The relationship with the fans has helped. This is a demanding crowd, quick to turn when standards slip, yet Gimenez insists he has felt something different.

“The fans welcomed me with so much affection and, despite the fact I have not yet performed as I would have liked, they continue to push me and trust me. Like a family.”

That backing has bought him time and, perhaps, another season to prove that the Feyenoord version of Santiago Gimenez can exist in Serie A.

World Cup on home soil: a striker’s reset button

Before that, though, comes a stage no Milan supporter can control and no Mexican fan will ignore.

The 2026 World Cup lands on Mexican soil, and Gimenez is aiming to use it as a springboard. Wear the shirt, shoulder the pressure, and come back to Italy with his confidence rebuilt.

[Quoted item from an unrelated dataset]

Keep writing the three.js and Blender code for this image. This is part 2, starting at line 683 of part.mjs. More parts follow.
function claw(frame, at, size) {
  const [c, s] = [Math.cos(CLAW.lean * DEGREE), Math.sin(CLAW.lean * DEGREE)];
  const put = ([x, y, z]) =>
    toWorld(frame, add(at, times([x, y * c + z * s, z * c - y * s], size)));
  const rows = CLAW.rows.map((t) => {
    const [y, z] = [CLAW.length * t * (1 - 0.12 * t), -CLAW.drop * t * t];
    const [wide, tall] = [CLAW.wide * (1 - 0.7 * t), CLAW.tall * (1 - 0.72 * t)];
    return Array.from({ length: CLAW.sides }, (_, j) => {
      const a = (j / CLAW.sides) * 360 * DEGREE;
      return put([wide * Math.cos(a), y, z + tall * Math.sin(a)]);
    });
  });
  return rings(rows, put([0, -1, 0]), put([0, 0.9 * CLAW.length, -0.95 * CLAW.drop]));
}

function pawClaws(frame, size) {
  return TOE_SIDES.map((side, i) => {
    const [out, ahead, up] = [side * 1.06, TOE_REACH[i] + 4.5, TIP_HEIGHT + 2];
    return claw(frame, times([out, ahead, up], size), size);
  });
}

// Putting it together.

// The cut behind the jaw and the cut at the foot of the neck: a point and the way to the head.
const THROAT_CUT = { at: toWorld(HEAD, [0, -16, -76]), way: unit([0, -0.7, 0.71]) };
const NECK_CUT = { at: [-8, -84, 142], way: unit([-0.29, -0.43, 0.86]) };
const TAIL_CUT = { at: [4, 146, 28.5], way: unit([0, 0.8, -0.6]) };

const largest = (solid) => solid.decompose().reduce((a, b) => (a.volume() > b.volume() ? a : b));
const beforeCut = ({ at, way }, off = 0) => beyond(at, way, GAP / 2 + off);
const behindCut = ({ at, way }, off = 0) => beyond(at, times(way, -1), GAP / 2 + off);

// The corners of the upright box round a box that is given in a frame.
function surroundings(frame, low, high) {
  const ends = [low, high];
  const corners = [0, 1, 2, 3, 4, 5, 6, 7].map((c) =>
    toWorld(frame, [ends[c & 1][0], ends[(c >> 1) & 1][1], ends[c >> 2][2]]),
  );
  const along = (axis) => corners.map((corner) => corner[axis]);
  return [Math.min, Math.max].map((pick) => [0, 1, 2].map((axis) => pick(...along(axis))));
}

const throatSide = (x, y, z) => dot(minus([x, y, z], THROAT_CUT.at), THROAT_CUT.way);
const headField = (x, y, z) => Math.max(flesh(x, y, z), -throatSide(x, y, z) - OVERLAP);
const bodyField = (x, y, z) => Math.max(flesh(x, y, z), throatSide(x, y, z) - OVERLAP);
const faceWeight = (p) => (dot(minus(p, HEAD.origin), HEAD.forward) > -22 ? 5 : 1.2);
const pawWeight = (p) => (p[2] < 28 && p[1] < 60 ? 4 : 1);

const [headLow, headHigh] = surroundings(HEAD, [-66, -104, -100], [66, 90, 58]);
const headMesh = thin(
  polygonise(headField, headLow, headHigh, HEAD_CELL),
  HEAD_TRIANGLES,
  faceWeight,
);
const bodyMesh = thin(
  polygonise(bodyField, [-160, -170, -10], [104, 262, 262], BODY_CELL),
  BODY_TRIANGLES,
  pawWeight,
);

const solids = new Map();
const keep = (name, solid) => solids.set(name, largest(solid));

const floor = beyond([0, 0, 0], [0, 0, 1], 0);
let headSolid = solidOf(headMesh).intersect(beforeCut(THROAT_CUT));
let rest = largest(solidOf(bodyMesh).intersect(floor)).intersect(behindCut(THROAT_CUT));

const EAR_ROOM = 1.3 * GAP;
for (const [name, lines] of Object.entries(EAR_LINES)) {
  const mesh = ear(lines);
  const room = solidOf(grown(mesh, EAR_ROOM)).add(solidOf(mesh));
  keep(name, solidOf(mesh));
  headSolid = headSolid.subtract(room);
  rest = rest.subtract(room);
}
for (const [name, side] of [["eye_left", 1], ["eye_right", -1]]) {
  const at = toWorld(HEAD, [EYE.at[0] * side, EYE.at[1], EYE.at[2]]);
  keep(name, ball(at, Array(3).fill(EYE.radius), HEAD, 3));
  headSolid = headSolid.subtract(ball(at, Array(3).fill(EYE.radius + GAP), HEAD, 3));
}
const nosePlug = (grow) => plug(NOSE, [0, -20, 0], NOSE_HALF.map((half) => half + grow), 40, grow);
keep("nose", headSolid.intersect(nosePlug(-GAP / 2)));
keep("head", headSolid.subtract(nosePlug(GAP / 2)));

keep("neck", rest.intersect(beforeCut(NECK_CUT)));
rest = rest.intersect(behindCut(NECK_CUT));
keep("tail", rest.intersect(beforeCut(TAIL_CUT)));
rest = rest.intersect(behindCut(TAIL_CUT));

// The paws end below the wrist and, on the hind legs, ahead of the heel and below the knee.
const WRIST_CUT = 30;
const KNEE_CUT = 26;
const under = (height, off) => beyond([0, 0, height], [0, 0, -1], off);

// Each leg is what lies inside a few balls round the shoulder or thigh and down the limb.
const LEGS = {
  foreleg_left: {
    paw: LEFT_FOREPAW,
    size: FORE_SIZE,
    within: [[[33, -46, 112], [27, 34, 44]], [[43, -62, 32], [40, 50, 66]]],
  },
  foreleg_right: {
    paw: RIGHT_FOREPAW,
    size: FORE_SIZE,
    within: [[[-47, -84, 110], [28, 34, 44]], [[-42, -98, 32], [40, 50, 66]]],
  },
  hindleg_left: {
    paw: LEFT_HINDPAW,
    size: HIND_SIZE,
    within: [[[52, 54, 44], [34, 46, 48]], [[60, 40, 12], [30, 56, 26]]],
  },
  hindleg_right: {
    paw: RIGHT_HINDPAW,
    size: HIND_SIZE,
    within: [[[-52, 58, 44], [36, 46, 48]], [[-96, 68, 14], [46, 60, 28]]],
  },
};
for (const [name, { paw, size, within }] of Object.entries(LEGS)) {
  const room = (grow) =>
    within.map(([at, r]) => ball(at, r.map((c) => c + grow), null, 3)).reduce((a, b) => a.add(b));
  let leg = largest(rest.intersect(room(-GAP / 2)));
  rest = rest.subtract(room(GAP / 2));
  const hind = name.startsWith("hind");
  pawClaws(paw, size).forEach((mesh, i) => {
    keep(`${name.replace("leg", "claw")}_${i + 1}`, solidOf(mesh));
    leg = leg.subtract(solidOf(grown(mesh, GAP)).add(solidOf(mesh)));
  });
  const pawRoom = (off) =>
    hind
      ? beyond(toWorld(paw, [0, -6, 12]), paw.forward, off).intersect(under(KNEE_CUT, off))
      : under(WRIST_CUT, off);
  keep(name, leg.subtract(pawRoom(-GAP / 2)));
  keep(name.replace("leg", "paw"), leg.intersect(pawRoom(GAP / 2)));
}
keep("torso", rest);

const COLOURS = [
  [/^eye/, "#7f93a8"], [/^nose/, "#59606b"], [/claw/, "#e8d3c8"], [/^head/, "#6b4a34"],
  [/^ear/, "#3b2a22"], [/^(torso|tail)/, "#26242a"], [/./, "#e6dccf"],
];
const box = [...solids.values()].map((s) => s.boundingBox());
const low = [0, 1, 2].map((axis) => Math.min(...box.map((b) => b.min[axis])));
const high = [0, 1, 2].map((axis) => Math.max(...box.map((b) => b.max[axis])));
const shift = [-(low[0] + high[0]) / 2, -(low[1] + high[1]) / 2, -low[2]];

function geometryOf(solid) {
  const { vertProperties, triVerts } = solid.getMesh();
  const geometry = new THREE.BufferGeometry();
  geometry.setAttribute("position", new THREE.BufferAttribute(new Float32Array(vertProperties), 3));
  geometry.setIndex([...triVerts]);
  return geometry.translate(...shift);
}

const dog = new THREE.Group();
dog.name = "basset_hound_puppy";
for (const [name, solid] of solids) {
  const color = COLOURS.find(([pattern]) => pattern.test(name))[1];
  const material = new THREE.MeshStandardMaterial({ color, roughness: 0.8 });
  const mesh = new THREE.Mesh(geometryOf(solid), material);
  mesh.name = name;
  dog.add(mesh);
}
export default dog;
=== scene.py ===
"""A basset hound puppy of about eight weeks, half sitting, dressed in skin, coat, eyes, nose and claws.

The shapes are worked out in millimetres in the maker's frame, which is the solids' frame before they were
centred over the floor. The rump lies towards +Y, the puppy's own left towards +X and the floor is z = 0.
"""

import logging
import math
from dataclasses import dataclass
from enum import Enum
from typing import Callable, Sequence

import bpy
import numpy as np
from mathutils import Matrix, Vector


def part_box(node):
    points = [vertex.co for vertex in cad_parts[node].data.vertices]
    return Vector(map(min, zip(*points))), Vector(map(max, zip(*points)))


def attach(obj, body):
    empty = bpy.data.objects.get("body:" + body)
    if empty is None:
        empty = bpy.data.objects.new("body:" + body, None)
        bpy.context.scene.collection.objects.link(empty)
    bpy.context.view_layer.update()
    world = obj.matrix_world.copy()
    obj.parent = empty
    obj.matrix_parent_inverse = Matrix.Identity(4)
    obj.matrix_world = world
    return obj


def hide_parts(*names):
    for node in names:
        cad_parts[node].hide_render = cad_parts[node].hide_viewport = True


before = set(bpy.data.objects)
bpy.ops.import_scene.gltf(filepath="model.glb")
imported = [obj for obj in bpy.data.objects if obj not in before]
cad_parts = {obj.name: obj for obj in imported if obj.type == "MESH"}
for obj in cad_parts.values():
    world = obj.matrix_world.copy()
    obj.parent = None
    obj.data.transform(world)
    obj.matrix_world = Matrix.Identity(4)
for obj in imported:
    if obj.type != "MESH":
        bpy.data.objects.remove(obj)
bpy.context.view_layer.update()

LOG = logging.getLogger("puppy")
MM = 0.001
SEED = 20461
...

“When you wear the national team jersey, you represent an entire country, so you have a huge responsibility,” he said. “But at the same time, it’s a wonderful thing.”

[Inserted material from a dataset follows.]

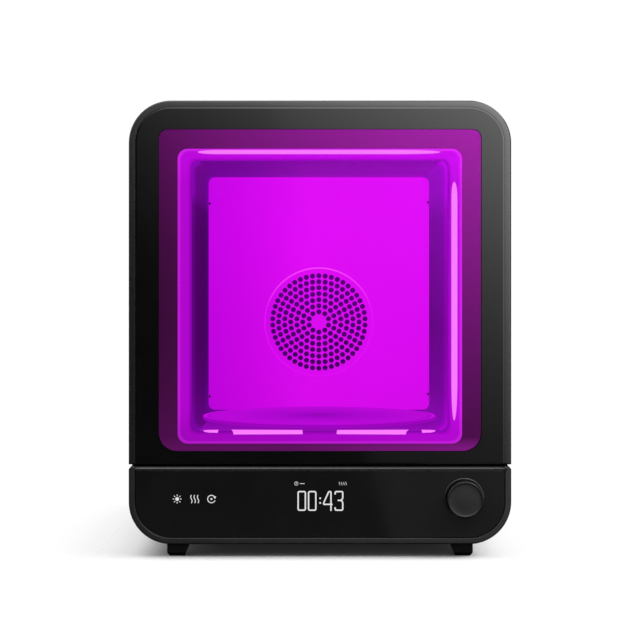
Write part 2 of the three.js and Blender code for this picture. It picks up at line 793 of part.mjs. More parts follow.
function airGrille() {
  const wallY = CHAMBER_BACK_Y;
  const disc = join(
    turnY(tube(GRILLE_RADIUS - 4, GRILLE_RADIUS, [wallY - 1.9, wallY - GAP]), 48),
    turnY(rod(GRILLE_RADIUS - 3.2, [wallY - 0.8, wallY + 0.4]), 48),
  );
  const holes = [];
  for (let ring = 0; ring < GRILLE_RINGS; ring++) {
    const radius = 11 + 9 * ring;
    const count = 8 + 6 * ring;
    for (let i = 0; i < count; i++) {
      const angle = (2 * Math.PI * i) / count;
      const hole = turnY(rod(2.6, both(3)), 6);
      holes.push(hole.translate([radius * Math.cos(angle), wallY, radius * Math.sin(angle)]));
    }
  }
  return mesh("air_grille", cut(disc, ...holes), violetSheet);
}

function blades(count, reach, width, thick, pitch) {
  return Array.from({ length: count }, (_, i) => {
    const blade = new THREE.BoxGeometry(reach[1] - reach[0], width, thick);
    blade.rotateX(pitch).translate((reach[0] + reach[1]) / 2, 0, 0);
    return solid(blade.rotateY((2 * Math.PI * i) / count));
  });
}

function circulation() {
  const group = new THREE.Group();
  group.position.set(0, 0, GRILLE_Z);
  group.add(airGrille());

  const heater = alongY(circle(0, 0, HEATER.radius, 32), HEATER.y, [
    circle(0, 0, HEATER.bore, 24),
    ...ringSectors(HEATER.bands, 4, 3),
  ]);
  group.add(mesh("heater_element", heater, copper));

  const [ductFront, ductBack] = DUCT.y;
  const duct = turnY(
    [
      [DUCT.radius, ductFront],
      [DUCT.radius, ductBack],
      [DUCT.inlet, ductBack],
      [DUCT.inlet, ductBack - DUCT.wall],
      [DUCT.radius - DUCT.wall, ductBack - DUCT.wall],
      [DUCT.radius - DUCT.wall, ductFront],
      [DUCT.radius, ductFront],
    ],
    40,
  );
  group.add(mesh("circulation_duct", duct, aluminium));

  const impeller = join(
    turnY(rod(IMPELLER.hub, IMPELLER.hubY), 24),
    turnY(rod(IMPELLER.axle, IMPELLER.axleY), 12),
    ...blades(9, IMPELLER.reach, 10, 1.4, 0.35).map((blade) => blade.translate([0, IMPELLER.bladeY, 0])),
  );
  group.add(mesh("circulation_impeller", impeller, steel));

  const { radius, y, bore, boreEnd } = CIRCULATION_MOTOR;
  const motor = cut(turnY(rod(radius, y), 28), turnY(rod(bore, [y[0] - 0.3, boreEnd]), 16));
  group.add(mesh("circulation_motor", motor, matteBlack));
  return group;
}

function exhaust() {
  const group = new THREE.Group();
  group.position.set(EXHAUST.x, 0, EXHAUST.z);
  const half = EXHAUST.size / 2;
  const frame = join(
    alongY(outline(both(half), both(half), 4, 4, 3), EXHAUST.y, [circle(0, 0, EXHAUST.bore, 36)]),
    box(both(half - 1), EXHAUST.strutY, both(1.5)),
    box(both(1.5), EXHAUST.strutY, both(half - 1)),
    turnY(rod(12, EXHAUST.strutY), 24),
  );
  group.add(mesh("exhaust_fan_frame", frame, matteBlack));

  const rotor = join(
    turnY(rod(ROTOR.hub, ROTOR.hubY), 24),
    ...blades(7, ROTOR.reach, 11, 1.3, 0.7).map((blade) => blade.translate([0, ROTOR.bladeY, 0])),
  );
  group.add(mesh("exhaust_fan_rotor", rotor, matteBlack));

  const guard = alongY(
    circle(0, 0, EXHAUST.bore + 3.5, 36),
    [COVER_BACK_Y + GAP, REAR_Y],
    ringSectors(GUARD_BANDS, 4, 2.4),
  );
  group.add(mesh("exhaust_guard", guard, matteBlack));
  return group;
}

// ---- Power and electronics ----------------------------------------------------------------------

function power() {
  const group = new THREE.Group();

  const inlet = new THREE.Group();
  inlet.position.set(INLET.x, 0, INLET.z);
  const flangeY = [COVER_BACK_Y + GAP, COVER_BACK_Y + GAP + 2];
  const recessFloorY = flangeY[1] - 16;
  const pins = INLET_PINS.map(([x, z]) =>
    box([x - 1, x + 1], [recessFloorY - 1, recessFloorY + 10.8], [z - 2, z + 2]),
  );
  const body = join(
    box(both(INLET.width / 2), [120, flangeY[1]], both(INLET.height / 2)),
    alongY(outline(both(INLET.width / 2 + 2.4), both(INLET.height / 2 + 2.6), 3, 3, 4), flangeY),
  );
  const recess = box(both(12), [recessFloorY, flangeY[1] + 1], both(8.2));
  inlet.add(mesh("power_inlet", join(cut(body, recess), ...pins), matteBlack));
  group.add(inlet);

  const rockerSwitch = new THREE.Group();
  rockerSwitch.position.set(SWITCH.x, 0, SWITCH.z);
  const housing = cut(
    join(
      box(both(SWITCH.width / 2), [124, flangeY[0] + 1], both(SWITCH.height / 2)),
      alongY(
        outline(both(SWITCH.width / 2 + 1.4), both(SWITCH.height / 2 + 1.6), 1.5, 1.5, 3),
        [flangeY[0], flangeY[0] + 1.5],
      ),
    ),
    box(both(5.2), [135.5, flangeY[1] + 1], both(8.3)),
  );
  rockerSwitch.add(mesh("switch_housing", housing, matteBlack));
  const rockerBody = alongX(corners(...ROCKER.profile), both(ROCKER.half));
  const rocker = mesh("power_rocker", rockerBody, satinBlack);
  rocker.position.y = ROCKER.y;
  rocker.rotation.x = ROCKER_TILT;
  rockerSwitch.add(rocker);
  group.add(rockerSwitch);
  group.add(mesh("power_supply", blocks(POWER_SUPPLY_BLOCKS), aluminium));
  group.add(mesh("main_board", blocks(MAIN_BOARD_BLOCKS), boardGreen));
  return group;
}

// ---- Assembly -----------------------------------------------------------------------------------

const station = new THREE.Group();
station.name = "curing_station";
station.add(
  casing(),
  controlPod(),
  knob(),
  door(),
  doorHardware(),
  chamberLip(),
  chamberWalls(),
  lamps(),
  turntable(),
  circulation(),
  exhaust(),
  power(),
  foot("foot_front_left", -1, FOOT.y[0]),
  foot("foot_front_right", 1, FOOT.y[0]),
  foot("foot_rear_left", -1, FOOT.y[1]),
  foot("foot_rear_right", 1, FOOT.y[1]),
);

export default station;
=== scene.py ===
"""The visual model of a desktop resin curing station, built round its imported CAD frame. Metres, +Z up."""

import json
from math import atan, cos, hypot, pi, radians, sin, sqrt

import bmesh
import bpy
from mathutils import Matrix, Vector

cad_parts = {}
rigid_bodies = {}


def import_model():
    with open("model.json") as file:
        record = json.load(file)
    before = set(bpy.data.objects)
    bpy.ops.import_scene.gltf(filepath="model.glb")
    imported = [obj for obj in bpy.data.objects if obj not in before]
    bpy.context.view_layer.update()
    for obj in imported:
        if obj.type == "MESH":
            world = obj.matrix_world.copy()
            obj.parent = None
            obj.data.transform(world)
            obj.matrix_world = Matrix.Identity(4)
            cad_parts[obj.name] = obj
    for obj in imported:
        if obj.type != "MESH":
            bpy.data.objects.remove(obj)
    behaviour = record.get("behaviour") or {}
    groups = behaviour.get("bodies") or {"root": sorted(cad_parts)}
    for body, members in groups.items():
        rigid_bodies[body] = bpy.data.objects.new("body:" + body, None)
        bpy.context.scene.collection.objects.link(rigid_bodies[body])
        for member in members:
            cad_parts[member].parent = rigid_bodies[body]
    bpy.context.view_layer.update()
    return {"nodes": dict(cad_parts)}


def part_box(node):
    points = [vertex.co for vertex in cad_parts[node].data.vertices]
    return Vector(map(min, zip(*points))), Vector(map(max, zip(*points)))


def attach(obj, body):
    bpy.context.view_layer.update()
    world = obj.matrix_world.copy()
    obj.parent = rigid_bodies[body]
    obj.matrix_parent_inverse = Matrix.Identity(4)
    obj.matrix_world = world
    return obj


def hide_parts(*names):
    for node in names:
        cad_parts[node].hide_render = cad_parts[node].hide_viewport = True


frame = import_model()
scene = bpy.context.scene

MM = 0.001


def mm(*values):
    """Millimetres, in metres."""
    return tuple(value * MM for value in values)


# ---- Sizes taken from the frame


def middle(lo, hi):
    return (lo + hi) / 2


class Box:
    """The bounding box of a CAD node."""

    def __init__(self, corners):
        self.corners = self.lo, self.hi = corners
        self.middle = middle(*corners)
        self.radius = (self.hi.x - self.lo.x) / 2
        self.depths = self.lo.y, self.hi.y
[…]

He knows what home advantage can do in Mexico. The noise, the colour, the relentlessness of the support. “I know that Mexico, with its people, is very strong at home. I’m convinced it will be a great World Cup. Mexico will win, and I’ll be the top scorer!”

Bold? Absolutely. But this is a striker trying to speak his way back into the version of himself that terrified defences in Rotterdam.

Mexico open the tournament at the Azteca Stadium against South Africa on Thursday, with Gimenez in line to lead the attack in front of a country desperate for a deep run. South Korea and Czechia follow in Group A, matches that will test El Tri’s nerve and Gimenez’s finishing.

If he catches fire, everything changes. A prolific World Cup on home soil would send him back to Milan with momentum, sharper in mind and body, ready to attack a contract that runs until the summer of 2029.

The question now is simple and unforgiving: will San Siro see the Feyenoord finisher or the hesitant figure of this past season when he walks back through those doors after the World Cup?